Emerging players like PayPal’s PYUSD target specific use cases—consumer payments in PYUSD’s case—while regional stablecoins gain traction in local markets. This diversification suggests that rather than winner-take-all dynamics, the stablecoin market may support multiple specialized tokens serving distinct segments.

Risks in the Foundation

Despite their name, stablecoins remain vulnerable to various risks that users and regulators continue to navigate. Depeg events, while rare, can be catastrophic (as demonstrated by TerraUSD’s collapse or USDC’s brief loss of parity during the Silicon Valley Bank crisis in 2023). These incidents reveal the inherent tension between stability and the complex systems that maintain it.

Reserve transparency remains contentious. While Tether has improved its disclosures, questions persist about the quality and liquidity of its backing assets. Circle has set a higher standard with monthly attestations, but even these fall short of full audits that would provide complete assurance to users and regulators.

Perhaps most significantly, stablecoins introduce new forms of systemic risk. Their rapid growth and deep integration into both traditional and decentralized finance means that problems with major stablecoins could cascade through the broader financial system in unpredictable ways.

The Path Forward

Looking ahead, stablecoins appear positioned to become permanent fixtures of the global financial landscape.

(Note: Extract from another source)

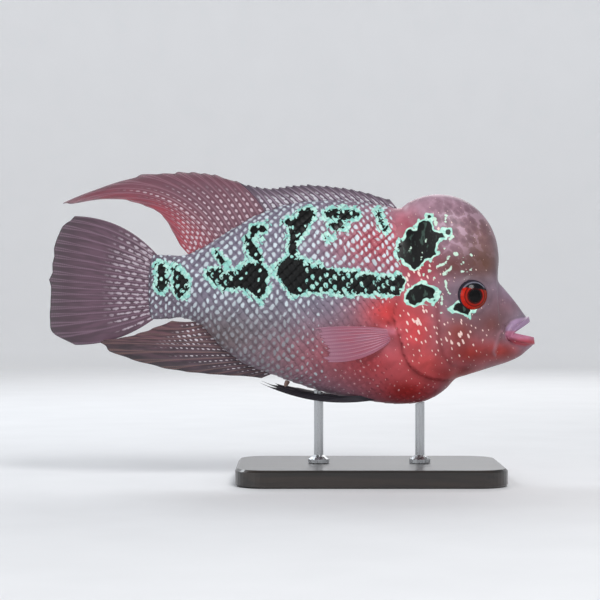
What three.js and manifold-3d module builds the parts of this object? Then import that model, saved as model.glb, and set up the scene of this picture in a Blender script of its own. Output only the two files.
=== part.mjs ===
// A flowerhorn cichlid, 250 mm from lip to tail, as a life-size display model on a low two-rod stand.
// The fish swims level towards +X with its mouth a little open, its paired fins folded back
// and its dorsal and anal fins trailing. +Y is the fish's left side and +Z is up.
// The origin is on the floor, under the middle of the model. All sizes are millimetres.
import * as THREE from "three";
import { mergeVertices } from "three/addons/utils/BufferGeometryUtils.js";
import Module from "manifold-3d";

const wasm = await Module();
wasm.setup();

const gap = 0.3; // the clearance between pieces that meet
const tiny = 1e-9;
const { abs, cos, exp, hypot, max, min, PI, pow, sin } = Math;
const mix = (a, b, t) => a + (b - a) * t;
const clamp01 = (t) => min(max(t, 0), 1);
const smooth = (t) => clamp01(t) ** 2 * (3 - 2 * clamp01(t));

// A smooth curve through rows of [position, value, value, ...], as a function of the position.
function keyed(rows) {
  const last = rows.length - 1;
  const slope = rows.map((row, i) => {
    const before = rows[max(i - 1, 0)];
    const after = rows[min(i + 1, last)];
    const h0 = row[0] - before[0];
    const h1 = after[0] - row[0];
    return row.map((v, k) => {
      if (!h0) return (after[k] - v) / h1;
      if (!h1) return (v - before[k]) / h0;
      return (((v - before[k]) / h0) * h1 + ((after[k] - v) / h1) * h0) / (h0 + h1);
    });
  });
  return (position) => {
    const at = min(max(position, rows[0][0]), rows[last][0]);
    let i = 0;
    while (i < last - 1 && at >= rows[i + 1][0]) i++;
    const h = rows[i + 1][0] - rows[i][0];
    const s = (at - rows[i][0]) / h;
    const values = rows[i].map(
      (v, k) =>
        (2 * s ** 3 - 3 * s ** 2 + 1) * v +
        (s ** 3 - 2 * s ** 2 + s) * h * slope[i][k] +
        (3 * s ** 2 - 2 * s ** 3) * rows[i + 1][k] +
        (s ** 3 - s ** 2) * h * slope[i + 1][k],
    );
    return values.length > 2 ? values.slice(1) : values[1];
  };
}

// The body is a stack of closed rings. Station 0 is the tail root, 12 the nape, 22 the notch
// between the hump and the snout, and 28 the edge of the lips.
const mouthStation = 28;

// The back in side view, [station, x, z], with the nuchal hump from station 12 to 22.
const back = keyed([
  [0, -73.2, 109.1], [1, -71.2, 115.8], [2, -64.5, 116.1], [3, -54.2, 116.3], [4, -42.9, 121.5],
  [5, -31.6, 128.7], [6, -18.8, 136.1], [7, -5.9, 141], [8, 7.5, 143.6], [9, 21.8, 144.3],
  [10, 35.2, 143.6], [11, 46.5, 141.8], [12, 55.3, 140.2], [13, 60.4, 143.3], [14, 68.1, 146.2],
  [15, 76.8, 146.9], [16, 86.1, 145.1], [17, 94.3, 140.2], [18, 100.7, 133], [19, 104.6, 124.5],
  [20, 106.2, 115.3], [21, 105.9, 107.6], [22, 106.2, 102.4], [23, 109.2, 98.6], [24, 113.1, 94],
  [25, 116.9, 89.1], [26, 120.2, 84.5], [27, 121.8, 83.1], [28, 122.5, 81.6],
]);

// The belly, throat and chin in side view, [station, x, z].
const belly = keyed([
  [0, -73.2, 88.6], [1, -71.7, 82.9], [2, -64.5, 82.7], [3, -55.3, 83.2], [4, -46, 79.3],
  [5, -36.8, 69.3], [6, -24.4, 60], [7, -10, 54.4], [8, 5.4, 48.7], [9, 21.8, 43.8],
  [10, 38.3, 40.8], [11, 52.7, 39.1], [12, 65, 39.7], [13, 73.2, 42.6], [14, 79.4, 47.2],
  [15, 84, 52.1], [16, 89.7, 54.1], [17, 96.4, 56.2], [18, 102, 58], [20, 110.8, 60.8],
  [22, 116.9, 63.6], [24, 120.8, 66.7], [26, 124, 69.6], [27, 124.9, 71.1], [28, 124.6, 73.8],
]);

// The half width, the height of the widest level as a share of the ring, and how pointed the ring
// is towards the back and towards the belly, where 1 is an ellipse and less is boxier.
const halfWidth = keyed([
  [0, 1.3], [1, 2.7], [2, 4.4], [3, 6.6], [4, 9.2], [5, 12], [6, 14.8], [7, 17.2], [8, 19.4], [9, 21.2],
  [10, 22.5], [12, 23.6], [14, 23.8], [16, 23], [18, 20.6], [20, 17.8], [22, 15.4], [24, 13.3],
  [26, 11], [27, 11.4], [28, 10],
]);
const widestLevel = keyed([
  [0, 0.5], [5, 0.5], [9, 0.47], [12, 0.4], [15, 0.34], [18, 0.35], [20, 0.38], [22, 0.37],
  [24, 0.32], [26, 0.25], [28, 0.28],
]);
const backPoint = keyed([
  [0, 0.7], [3, 1], [6, 1.2], [10, 1.12], [12, 1], [14, 0.86], [17, 0.8], [20, 0.8], [22, 0.85], [28, 1],
]);
const bellyPoint = keyed([[0, 0.7], [3, 0.95], [6, 1], [10, 0.82], [13, 0.85], [16, 1], [24, 0.9], [28, 1]]);

// The rings of the snout bend back to the corners of the mouth, by this much and this sharply.
const setBack = keyed([
  [0, 0], [17, 0], [18, 0.3], [20, 3.9], [22, 6.4], [24, 10.1], [26, 13.6], [27, 12.7], [28, 10.8],
]);
const bendPower = keyed([[0, 2], [26, 2], [27, 1.5], [28, 1.05]]);
const throatPoint = new THREE.Vector3(108, 0, 76.5); // the deepest point of the mouth
const mouthDepths = [0.25, 0.6];

// Where the eye sits, in side view.
const eye = { x: 91, z: 93.9, radius: 6.9, ballRadius: 8.5, flat: 0.82, proud: 3 };

// A soft bump or dent, in side view, of a given height at its middle.
const bump = (x, z, atX, atZ, spreadX, spreadZ, height) =>
  height * exp(-(((x - atX) / spreadX) ** 2) - ((z - atZ) / spreadZ) ** 2);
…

Their utility transcends crypto enthusiasm, offering practical solutions to real-world problems from currency instability to payment friction. As regulatory frameworks solidify and infrastructure improves, their adoption will likely accelerate among both individuals seeking financial stability and institutions requiring efficient settlement mechanisms.

The ultimate question isn’t whether stablecoins will succeed (they already have) but how they will evolve. Will they remain private-sector innovations, subject to market forces and regulatory oversight? Or will they face competition from central bank digital currencies that offer similar benefits with government backing? The answer will likely be “both,” with different tokens serving different needs in an increasingly diverse financial ecosystem.

Central banks worldwide are developing their own digital currencies, but these government-issued alternatives often prioritize control over innovation. Stablecoins, by contrast, embody the permissionless innovation that makes blockchain technology transformative. This fundamental difference suggests that private stablecoins will retain their relevance even as official alternatives emerge.

The Quiet Revolution Continues

Perhaps the most remarkable aspect of the stablecoin phenomenon is how unremarkable it has become. What began as an experimental crypto instrument has evolved into mundane financial infrastructure (the highest compliment any payment system can receive). Millions of people now use stablecoins without thinking about blockchain technology, smart contracts, or decentralization. They simply represent a better way to store value and move money.

This transformation from exotic innovation to boring utility marks the success of the stablecoin experiment. In a world where the most successful technologies disappear into the background, stablecoins are achieving the ultimate goal: becoming invisible infrastructure that just works. The quiet revolution continues, not through dramatic headlines or speculative manias, but through the steady accumulation of utility, adoption, and trust.